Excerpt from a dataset
· · ·
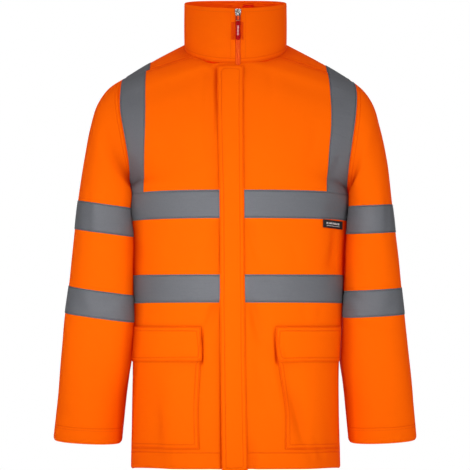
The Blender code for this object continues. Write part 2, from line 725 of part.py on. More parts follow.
def make_storm_flap():
    """Strip over the zip, between its two edges, over the rows of the fronts."""
    rows = []
    for row in panel_rows("front")[:row_index("front", "neck_centre") + 1]:
        height = row["z"] if row["z"] is not None else neck_point(RIGHT, 0)[2]
        free, sewn = (from_table(STORM_FLAP, FLAP_COLUMNS.index(name), height) for name in FLAP_COLUMNS[1:])
        points = []
        for x in np.linspace(free, sewn, STORM_FLAP_STEPS + 1):
            side = RIGHT if x < ZIP_X - ZIP_SLOT / 2 else LEFT
            point_at, angle_at = row_curve(side, row, "front")
            inner = row_ends(side, row, "front")[0]
            on_panel = side * (x - inner[0]) > 0
            points.append(point_at(angle_at(x)) if on_panel else np.array((x, *inner[1:])))
        rows.append(points)
    grid = np.array(rows)
    normal = normals_of(grid, lambda point: (0, -1, 0))
    lift = np.linspace(STORM_FLAP_FREE_LIFT, STORM_FLAP_LIFT, STORM_FLAP_STEPS + 1)
    grid = sunk(grid, normal) + normal * (lift + CLOTH)[None, :, None]
    cloth("storm_flap", [(trimmed(grid, top=STORM_FLAP_GAP), normal)], CLOTH, "orange_cloth")


def make_zip(fronts, collar):
    """Chain in the slot between the fronts, and its tape behind them, up to the slider."""
    last = row_index("front", "neck_centre")
    path = [(fronts[RIGHT][0][i, 0] + fronts[LEFT][0][i, 0]) / 2 for i in range(last)]
    facing = [(fronts[RIGHT][1][i, 0] + fronts[LEFT][1][i, 0]) / 2 for i in range(last)]
    low, high = ((collar[0][i, 0] + collar[0][i, -1]) / 2 for i in (0, -1))
    slider_top = high[2] - SLIDER_DROP
    chain_top = slider_top - WEDGE_HEIGHT - LAY_GAP
    path += [low, low + (high - low) * (chain_top - low[2]) / (high[2] - low[2])]
    facing += [np.array((0, -1, 0))] * 2
    back = -(COLLAR_CLOTH + LAY_GAP)
    edge = back - ZIP_TAPE_CURL
    half_chain, half_tape = CHAIN_WIDTH / 2, ZIP_TAPE_WIDTH / 2
    outline = [(-half_tape, edge - ZIP_TAPE), (0, back - ZIP_TAPE), (half_tape, edge - ZIP_TAPE),
               (half_tape, edge), (half_chain, back), (half_chain, -CHAIN_RECESS),
               (-half_chain, -CHAIN_RECESS), (-half_chain, back), (-half_tape, edge)]
    bm = bmesh.new()
    rings = []
    for point, out in zip(path, facing):
        out = np.array((0, out[1], out[2])) / np.linalg.norm(out[1:])
        rings.append([bm.verts.new((point + (x, 0, 0) + out * depth) * MM) for x, depth in outline])
    for low_ring, high_ring in zip(rings, rings[1:]):
        for j in range(len(outline)):
            k = (j + 1) % len(outline)
            bm.faces.new((low_ring[j], low_ring[k], high_ring[k], high_ring[j]))
    bm.faces.new(rings[0][::-1])
    bm.faces.new(rings[-1])
    bmesh.ops.recalc_face_normals(bm, faces=bm.faces)
    new_object("zip_chain", bm, "zip_tape")
    return slider_top, high[1]


def make_slider(top, skin_y):
    """Slider at the top of the zip: front plate, wedge, back plate and the bridge of the pull."""
    plate_back = skin_y - LAY_GAP
    plate_front = plate_back - SLIDER_PLATE
    bottom = top - SLIDER_HEIGHT
    half = SLIDER_WIDTH / 2
    behind = skin_y + COLLAR_CLOTH + 2 * LAY_GAP + ZIP_TAPE + ZIP_TAPE_CURL
    slider = box("zip_slider", (ZIP_X - half, plate_front, bottom), (ZIP_X + half, plate_back, top), "nickel")
    wedge = box("slider_wedge", (ZIP_X - WEDGE_WIDTH / 2, plate_front + LAY_GAP, top - WEDGE_HEIGHT),
                (ZIP_X + WEDGE_WIDTH / 2, behind + LAY_GAP, top - LAY_GAP), "nickel", "cutters")
    rear = box("slider_rear", (ZIP_X - half, behind, bottom), (ZIP_X + half, behind + SLIDER_PLATE, top),
               "nickel", "cutters")
    pivot_y = plate_front - PULL_CLEARANCE - PULL_WIRE
    bridge_y = pivot_y - PULL_WIRE - PULL_CLEARANCE - BRIDGE_WIRE
    foot, head = bottom + BRIDGE_WIRE, top - BRIDGE_WIRE - LAY_GAP
    sunk_y = plate_front + BRIDGE_WIRE / 2
    corner = BRIDGE_WIRE
    bridge = wire("slider_bridge", [(ZIP_X, sunk_y, foot), (ZIP_X, bridge_y + corner, foot),
                                    (ZIP_X, bridge_y, foot + corner), (ZIP_X, bridge_y, head - corner),
                                    (ZIP_X, bridge_y + corner, head), (ZIP_X, sunk_y, head)],
                  BRIDGE_WIRE, False, "nickel", "cutters")
    join(slider, (wedge, rear, bridge))
    pivot_z = foot + BRIDGE_WIRE + PULL_CLEARANCE + PULL_WIRE
    return np.array((ZIP_X, pivot_y, pivot_z))


def make_pull(pivot):
    """Wire link through the slider's bridge, and the grip that hangs below it."""
    hinge = bpy.data.objects.new("pull_hinge", None)
    hinge.location = pivot * MM
    bpy.data.collections["jacket"].objects.link(hinge)
    half, corner = PULL_LINK_WIDTH / 2 - PULL_WIRE, PULL_WIRE
    drop = PULL_LINK_LENGTH
    outline = ((-half + corner, 0), (half - corner, 0), (half, -corner), (half, corner - drop),
               (half - corner, -drop), (corner - half, -drop), (-half, corner - drop), (-half, -corner))
    link = wire("pull_link", [(x, 0, z) for x, z in outline], PULL_WIRE, True, "nickel")
    top = -drop - PULL_WIRE - LAY_GAP
    grip = box("pull_grip", (-PULL_GRIP_WIDTH / 2, -PULL_GRIP_DEPTH / 2, top - PULL_GRIP_LENGTH),
               (PULL_GRIP_WIDTH / 2, PULL_GRIP_DEPTH / 2, top), "red_rubber")
    edge = grip.modifiers.new("edge", "BEVEL")
    edge.width = PULL_GRIP_EDGE * MM
    edge.segments = 2
    for piece in (link, grip):
        piece.parent = hinge


def main():
    for obj in list(bpy.data.objects):
        bpy.data.objects.remove(obj, do_unlink=True)
    for name in ("jacket", "cutters"):
        collection = bpy.data.collections.new(name)
        bpy.context.scene.collection.children.link(collection)
    fronts = {side: panel(side, "front") for side in (RIGHT, LEFT)}
    backs = {side: panel(side, "back") for side in (RIGHT, LEFT)}
    collar = collar_surface()
    make_panels(fronts, backs)
    make_bands(fronts, backs)
    make_pockets(fronts)
    make_sleeves()
    make_collar(*collar)
    make_chest_tag(fronts[LEFT])
    make_storm_flap()
    slider_top, skin_y = make_zip(fronts, collar)
    make_pull(make_slider(slider_top, skin_y))


main()
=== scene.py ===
"""Looks of the hi-vis work jacket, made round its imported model, for Blender 4.5.

The front faces -Y and +Z is up.  "Right" and "left" are the wearer's, so the right side is at
-X.  Sizes and tables are in millimetres and meshes are made in metres.

Each piece of cloth is a thin shell on a smooth surface.  The surfaces of the fronts, the back,
the sleeves and the collar run through the rows that their solids are made of; folds and
puckers are pressed into them, hems are turned up, and tape, pockets and flaps are laid on them.
"""
import json
import math

import bmesh
import bpy
import numpy as np
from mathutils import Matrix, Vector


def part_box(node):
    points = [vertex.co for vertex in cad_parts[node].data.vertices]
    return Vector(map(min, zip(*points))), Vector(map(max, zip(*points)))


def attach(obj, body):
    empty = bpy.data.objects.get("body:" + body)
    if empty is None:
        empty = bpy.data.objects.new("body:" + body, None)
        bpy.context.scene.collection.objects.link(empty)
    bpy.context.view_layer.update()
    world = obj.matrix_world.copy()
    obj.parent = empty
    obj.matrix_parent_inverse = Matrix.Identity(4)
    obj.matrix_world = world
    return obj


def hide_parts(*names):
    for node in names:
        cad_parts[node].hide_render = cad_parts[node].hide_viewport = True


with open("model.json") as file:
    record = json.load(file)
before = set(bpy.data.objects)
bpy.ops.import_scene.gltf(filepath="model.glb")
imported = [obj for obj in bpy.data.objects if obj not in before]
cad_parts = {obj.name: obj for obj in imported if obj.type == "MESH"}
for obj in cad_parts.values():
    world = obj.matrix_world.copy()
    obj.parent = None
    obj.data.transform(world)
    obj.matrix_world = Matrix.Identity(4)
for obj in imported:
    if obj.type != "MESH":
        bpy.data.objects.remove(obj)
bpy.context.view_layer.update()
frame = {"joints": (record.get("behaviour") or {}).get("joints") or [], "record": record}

MM = 0.001
RIGHT, LEFT = -1, 1
SIDE_NAME = {RIGHT: "right", LEFT: "left"}

# Cloth: spacing of the grid, thickness of the shell, and spacing of the stitch rows from a seam.
SPACING = 4.0
SHELL = 1.0
TOPSTITCHES = (2.0, 8.0)
# Seams: radius of the rolled edge, how far it goes in, and the gap that is left.
SEAM_ROLL = 0.9
SEAM_TUCK = 4.0
SEAM_GAP = 0.05
# Hems: radius of the fold, and depth of the body's and the cuffs' in millimetres and in rows.
HEM_ROLL = 1.0
BODY_HEM, CUFF_HEM = 32.0, 27.0
BODY_HEM_ROWS, CUFF_HEM_ROWS = round(BODY_HEM / SPACING), round(CUFF_HEM / SPACING)
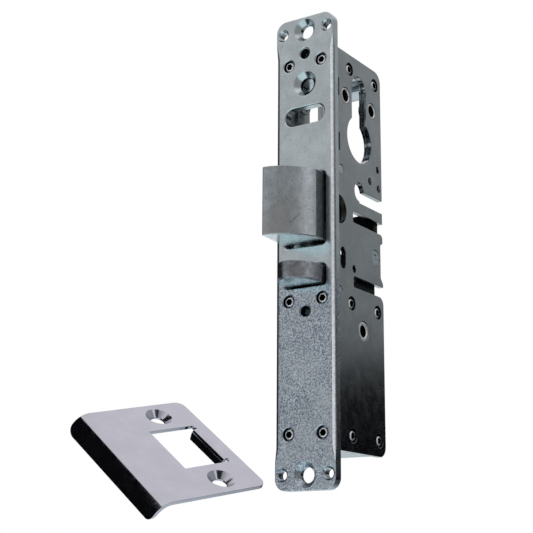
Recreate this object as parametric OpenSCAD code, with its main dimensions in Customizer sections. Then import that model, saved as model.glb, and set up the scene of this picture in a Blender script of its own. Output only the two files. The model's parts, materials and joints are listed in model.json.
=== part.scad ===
/* [Faceplate] */
// Width of the faceplate
fp_w = 24; // [22:0.1:30]
// Height of the faceplate
fp_h = 170.8; // [169:0.1:200]
// Thickness of the faceplate
fp_t = 3.5; // [3:0.1:4]
// Radius of the faceplate corners
fp_corner_r = 4; // [1:0.5:4]
// Distance between the two fixing holes
fixing_span = 160.5; // [160:0.1:161]
// Diameter of the fixing holes
fixing_hole_d = 5.4; // [4:0.1:6]
// Outer diameter of the fixing countersinks
fixing_sink_d = 8.5; // [8:0.1:9]
// Depth of the fixing countersinks
fixing_sink_depth = 1.8; // [1:0.1:2.4]
// Sideways distance between the trim screw holes
trim_span_x = 18.4; // [18.2:0.1:18.6]
// Upright distance between the trim screw holes
trim_span_z = 160.2; // [159:0.1:161]
// Diameter of the trim screw holes
trim_hole_d = 3.4; // [2.5:0.1:3.8]
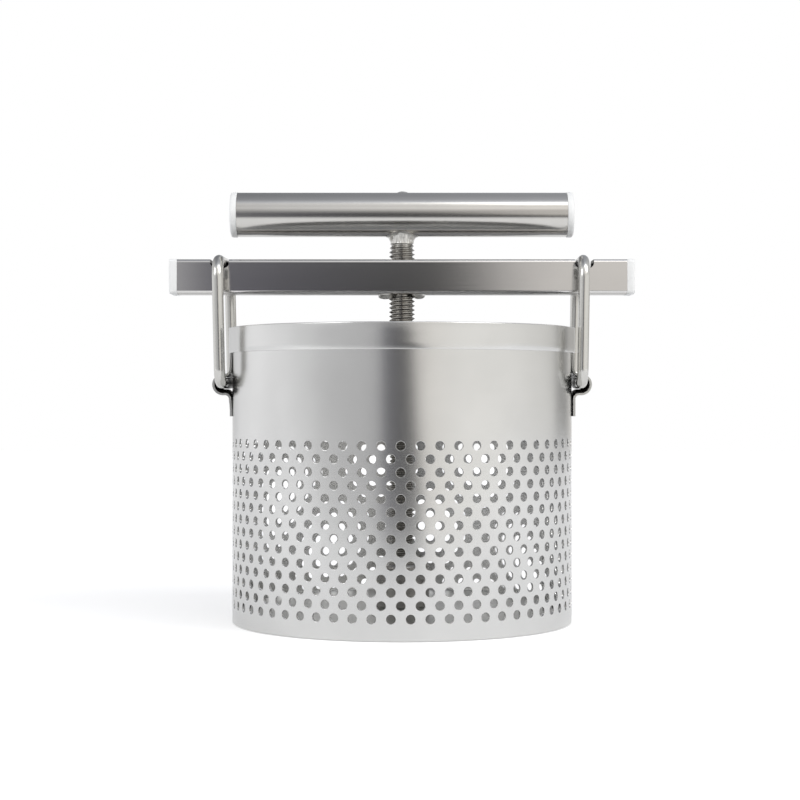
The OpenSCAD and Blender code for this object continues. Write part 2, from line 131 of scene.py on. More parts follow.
# Brightness of the room above by the direction's X, from -0.25 at 0 to 0.25 at 1
ACROSS = [(0.0, 0.7), (0.33, 0.74), (0.5, 0.92), (0.67, 1.1), (1.0, 1.15)]
# The ramps hold brightness as a share of this, because a ramp ends at 1
PEAK = 1.2
# Colour of the light by its direction's X, and of the light from overhead
WARMTH = [
    (-0.4, (0.985, 0.985, 1.0)), (-0.05, (0.985, 0.985, 1.0)), (0.0, (1.0, 0.985, 0.975)), (0.06, (1.0, 0.972, 0.94)),
    (0.12, (1.0, 0.962, 0.918)), (0.3, (1.0, 0.968, 0.928)), (0.6, (1.0, 0.985, 0.957)),
]
OVERHEAD = (0.95, 0.98, 1.06, 1)
# The dark camera stand: left edge, right edge and its widening downwards, top, in metres
STAND_Y, STAND_LEFT, STAND_RIGHT, STAND_SPREAD, STAND_TOP = -1.0, -0.225, 0.09, 0.62, 0.5


def build_world():
    world = bpy.data.worlds.new("studio")
    bpy.context.scene.world = world
    t = Tree(world)
    direction = t.add("ShaderNodeTexCoord").outputs["Generated"]
    xyz = t.add("ShaderNodeSeparateXYZ", {"Vector": direction})
    x, y, z = xyz.outputs
    front = t.math("MULTIPLY", y, -1.0)
    turn = t.math("MULTIPLY_ADD", t.math("ARCTAN2", x, front), 0.5 / math.pi, 0.5)
    horizon = t.ramp(turn, [((a + 180) / 360, v / PEAK) for a, v in HORIZON], "EASE")
    over = t.math("MULTIPLY", t.math("ARCTAN2", z, front), 1 / math.pi)
    vault = t.ramp(over, [(a / 180, v / PEAK) for a, v in VAULT], "EASE")
    across = t.ramp(t.math("MULTIPLY_ADD", x, 2.0, 0.5), ACROSS)
    vault = t.multiply(1.0, vault, across)
    overhead = t.smooth_step(over, 0.29, 0.36)
    vault = t.multiply(overhead, vault, OVERHEAD)
    aside = t.smooth_step(t.math("ABSOLUTE", x), 0.35, 0.9)
    room = t.add("ShaderNodeMixRGB", {"Fac": aside, "Color1": vault, "Color2": (0.62, 0.62, 0.62, 1)})
    height = t.smooth_step(z, 0.1, 0.4)
    sky = t.add("ShaderNodeMixRGB", {"Fac": height, "Color1": horizon, "Color2": room.outputs[0]})
    tint = t.ramp(t.math("MULTIPLY_ADD", x, 0.5, 0.5), [(a / 2 + 0.5, colour) for a, colour in WARMTH])
    low = t.math("SUBTRACT", 1.0, t.math("MULTIPLY", overhead, height))
    tinted = t.multiply(low, sky.outputs[0], tint)
    light = t.add("ShaderNodeBackground", {"Color": tinted, "Strength": PEAK})
    white = t.add("ShaderNodeBackground", {"Color": (1, 1, 1, 1), "Strength": 1.0})
    path = t.add("ShaderNodeLightPath")
    shiny = t.math("MAXIMUM", path.outputs["Is Glossy Ray"], path.outputs["Is Transmission Ray"])
    backdrop = t.math("MULTIPLY", shiny, t.smooth_step(y, 0.93, 0.99))
    seen = t.math("MAXIMUM", path.outputs["Is Camera Ray"], backdrop)
    mix = t.add("ShaderNodeMixShader", {0: seen, 1: light.outputs[0], 2: white.outputs[0]})
    t.add("ShaderNodeOutputWorld", {"Surface": mix.outputs[0]})


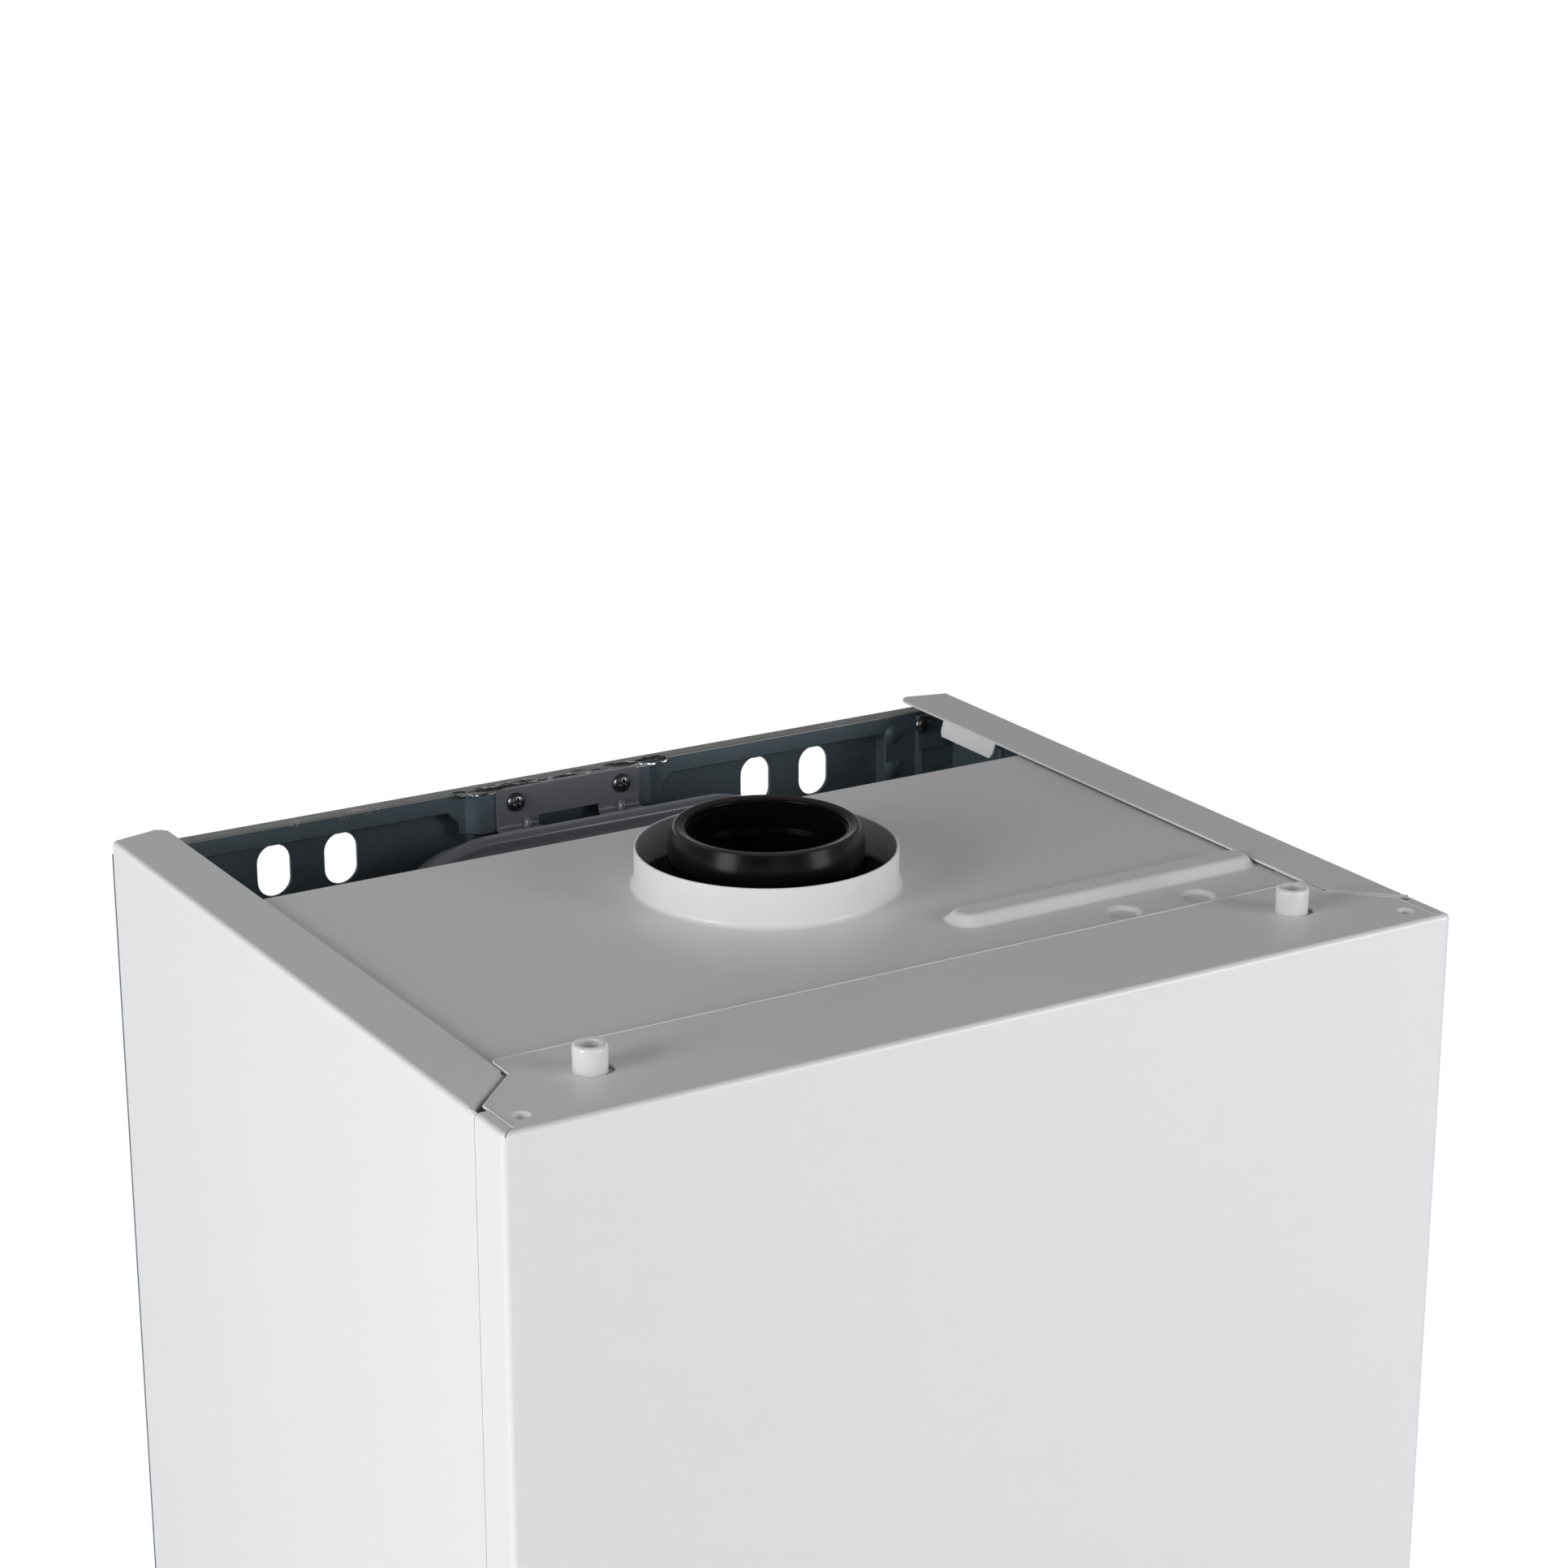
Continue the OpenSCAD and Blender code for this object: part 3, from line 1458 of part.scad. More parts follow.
· · ·
◆ What to work on:
Report only the number of lines that hold the string "imported" in this listing.

◆ Solution:
4